Dentre outras coisas, Disse Wilson:

“Nações democráticas não infiltram espiões em seus Estados vizinhos ou fazem intrigas para criar tensões críticas em temas que lhes podem render alguma oportunidade para golpear ou conquistar. O engendramento de tais planos de enganação e de agressão, levados a cabo de geração a geração, só pode prosperar e ficar sob o manto das sombras com a opacidade das cortes ou com a proteção das confidencialidades que cercam uma classe minoritária e privilegiada.

“Aceitamos este desafio de propósito hostil porque sabemos que, em tais governos, que seguem tais métodos, jamais teremos um amigo; e que, na presença do seu poder organizado, sempre à espreita para buscar objetivos que desconhecemos, a segurança para os governos democráticos do mundo não estará assegurada. (…) Agora, estamos contentes por ver os fatos sem qualquer ilusão, por lutar pela liberação dos povos e pela paz final do mundo.”

“O nosso objetivo é reivindicar os princípios de paz e justiça no mundo contra o poder egoísta e autocrático (…). Não temos fins egoístas a servir. Não desejamos conquistar nada, nenhum domínio. (…) Não somos nada mais do que os defensores da democracia”. O mundo deve se tornar seguro para a democracia.”

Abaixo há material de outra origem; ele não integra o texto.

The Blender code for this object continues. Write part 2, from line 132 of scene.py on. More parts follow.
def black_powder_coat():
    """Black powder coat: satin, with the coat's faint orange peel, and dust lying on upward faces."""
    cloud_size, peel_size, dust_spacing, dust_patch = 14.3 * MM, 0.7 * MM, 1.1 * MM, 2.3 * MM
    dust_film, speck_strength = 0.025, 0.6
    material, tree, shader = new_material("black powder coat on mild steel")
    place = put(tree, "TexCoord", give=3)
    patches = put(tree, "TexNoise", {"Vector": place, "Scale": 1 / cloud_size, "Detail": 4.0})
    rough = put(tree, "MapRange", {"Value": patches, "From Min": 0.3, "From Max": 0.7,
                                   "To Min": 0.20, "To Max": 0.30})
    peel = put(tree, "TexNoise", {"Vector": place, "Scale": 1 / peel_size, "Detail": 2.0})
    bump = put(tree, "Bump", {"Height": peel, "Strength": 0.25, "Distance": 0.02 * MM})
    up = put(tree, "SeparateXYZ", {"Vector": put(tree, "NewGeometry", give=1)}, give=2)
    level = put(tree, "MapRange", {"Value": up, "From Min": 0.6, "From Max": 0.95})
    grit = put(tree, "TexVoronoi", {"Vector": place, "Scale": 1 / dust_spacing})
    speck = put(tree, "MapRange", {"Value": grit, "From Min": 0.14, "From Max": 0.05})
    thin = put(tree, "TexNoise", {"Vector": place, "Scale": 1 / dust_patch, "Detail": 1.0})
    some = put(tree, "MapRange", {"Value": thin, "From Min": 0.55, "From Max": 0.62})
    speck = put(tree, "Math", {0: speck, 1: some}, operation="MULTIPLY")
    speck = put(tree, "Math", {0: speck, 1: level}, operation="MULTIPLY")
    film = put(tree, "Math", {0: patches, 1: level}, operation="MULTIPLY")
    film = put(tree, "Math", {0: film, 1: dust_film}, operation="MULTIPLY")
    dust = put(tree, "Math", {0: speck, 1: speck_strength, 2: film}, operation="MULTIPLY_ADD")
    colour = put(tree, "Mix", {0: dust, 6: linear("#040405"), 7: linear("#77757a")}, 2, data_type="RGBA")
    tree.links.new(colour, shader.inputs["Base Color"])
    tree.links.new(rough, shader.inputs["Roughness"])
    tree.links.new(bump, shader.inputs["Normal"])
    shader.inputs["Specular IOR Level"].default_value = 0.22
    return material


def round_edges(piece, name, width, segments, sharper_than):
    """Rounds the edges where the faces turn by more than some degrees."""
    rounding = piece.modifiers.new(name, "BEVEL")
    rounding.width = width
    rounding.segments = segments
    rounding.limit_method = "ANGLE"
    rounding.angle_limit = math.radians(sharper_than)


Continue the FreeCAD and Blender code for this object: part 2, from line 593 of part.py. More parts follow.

É mesmo, o peixe morre pela boca. Wilson, se vivo fosse, talvez declarasse guerra contra o seu próprio país! Pensando cá com meus botões, desconfio que a real tarefa seja tornar a democracia (norte-americana) segura para o mundo! Isso é urgente. Ainda mais agora que o caldo entornou pra valer: cutucaram a onça com a vara curta. Ou melhor, o urso. E contra a sabedoria convencional, que já alertava: don’t poke the bear!